# GIVEN MATERIAL
▼▼▼

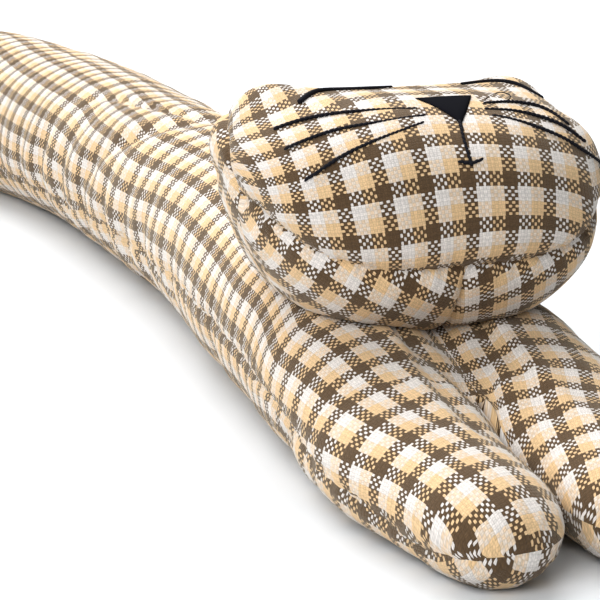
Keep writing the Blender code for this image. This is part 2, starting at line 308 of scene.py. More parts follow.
# They were fitted by least squares to crossings of stripes that were read off the
# photograph.
FACE_DRAPE_UNIT = 50.0
FACE_DRAPE_ACROSS = (-82.0, 58.0)
FACE_DRAPE_ALONG = (-20.0, 66.0)
FACE_TABLE_STEPS = 161
FACE_TABLE_SIDE = 84.0
FACE_DRAPE_COLUMNS = ("across_power", "along_power", "stripes_across", "stripes_along")
FACE_DRAPE = (
    (0, 0, 0.1462, 0.1840),
    (0, 1, 0.1910, -2.8587),
    (0, 2, 0.2972, 0.1739),
    (0, 3, -0.9246, -0.9655),
    (0, 4, 0.4040, 0.6894),
    (1, 0, 3.2208, 0.1290),
    (1, 1, -0.5827, -0.5333),
    (1, 2, -0.0193, 0.0760),
    (1, 3, 0.1214, 0.0337),
    (2, 0, -0.1334, -0.3576),
    (2, 1, 0.2369, -0.1785),
    (2, 2, -0.0350, -0.2840),
    (3, 0, -0.2014, -0.2210),
    (3, 1, 0.3252, 0.5276),
    (4, 0, -0.0576, -0.0267),
)
# Chin panels, right and left of the cat: stripes by lengths across and along, and start,
# fitted in the same way
CHIN_DRAPE_COLUMNS = ("u_across", "u_along", "u_start", "v_across", "v_along", "v_start")
CHIN_DRAPE = {
    -1: (-0.945, 0.218, -2.85, 0.524, 0.909, 3.247),
    1: (-0.903, -0.192, 0.375, -0.503, 1.109, 2.015),
}

# Nose, from the head's middle, in millimetres
NOSE_TOP = (21.0, 41.0)
NOSE_TIP = (42.5, 34.0)
NOSE_SIDE = 4.4
NOSE_TIP_SIDE = 2.1
NOSE_HALF_WIDTH = 10.5
NOSE_STEPS = 18
NOSE_GAP = 0.3
NOSE_THICKNESS = 0.9
NOSE_RIM_SHARE = 0.35
NOSE_RIM_WIDTH = 0.12

# Camera: where it stands, in millimetres, and how it looks
CAMERA_PLACE = (1047.2, -323.83, 297.0)
CAMERA_AZIMUTH = 69.0
CAMERA_ELEVATION = 15.6
CAMERA_LENS = 136.5
CAMERA_SENSOR = 36.0
CAMERA_CLIP = 0.05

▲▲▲

Write the complete data out, exactly as above.

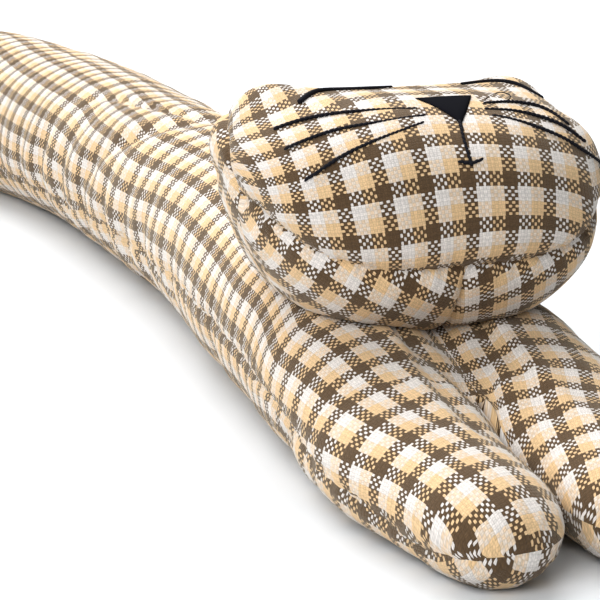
Keep writing the Blender code for this image. This is part 2, starting at line 308 of scene.py. More parts follow.
# They were fitted by least squares to crossings of stripes that were read off the
# photograph.
FACE_DRAPE_UNIT = 50.0
FACE_DRAPE_ACROSS = (-82.0, 58.0)
FACE_DRAPE_ALONG = (-20.0, 66.0)
FACE_TABLE_STEPS = 161
FACE_TABLE_SIDE = 84.0
FACE_DRAPE_COLUMNS = ("across_power", "along_power", "stripes_across", "stripes_along")
FACE_DRAPE = (
    (0, 0, 0.1462, 0.1840),
    (0, 1, 0.1910, -2.8587),
    (0, 2, 0.2972, 0.1739),
    (0, 3, -0.9246, -0.9655),
    (0, 4, 0.4040, 0.6894),
    (1, 0, 3.2208, 0.1290),
    (1, 1, -0.5827, -0.5333),
    (1, 2, -0.0193, 0.0760),
    (1, 3, 0.1214, 0.0337),
    (2, 0, -0.1334, -0.3576),
    (2, 1, 0.2369, -0.1785),
    (2, 2, -0.0350, -0.2840),
    (3, 0, -0.2014, -0.2210),
    (3, 1, 0.3252, 0.5276),
    (4, 0, -0.0576, -0.0267),
)
# Chin panels, right and left of the cat: stripes by lengths across and along, and start,
# fitted in the same way
CHIN_DRAPE_COLUMNS = ("u_across", "u_along", "u_start", "v_across", "v_along", "v_start")
CHIN_DRAPE = {
    -1: (-0.945, 0.218, -2.85, 0.524, 0.909, 3.247),
    1: (-0.903, -0.192, 0.375, -0.503, 1.109, 2.015),
}

# Nose, from the head's middle, in millimetres
NOSE_TOP = (21.0, 41.0)
NOSE_TIP = (42.5, 34.0)
NOSE_SIDE = 4.4
NOSE_TIP_SIDE = 2.1
NOSE_HALF_WIDTH = 10.5
NOSE_STEPS = 18
NOSE_GAP = 0.3
NOSE_THICKNESS = 0.9
NOSE_RIM_SHARE = 0.35
NOSE_RIM_WIDTH = 0.12

# Camera: where it stands, in millimetres, and how it looks
CAMERA_PLACE = (1047.2, -323.83, 297.0)
CAMERA_AZIMUTH = 69.0
CAMERA_ELEVATION = 15.6
CAMERA_LENS = 136.5
CAMERA_SENSOR = 36.0
CAMERA_CLIP = 0.05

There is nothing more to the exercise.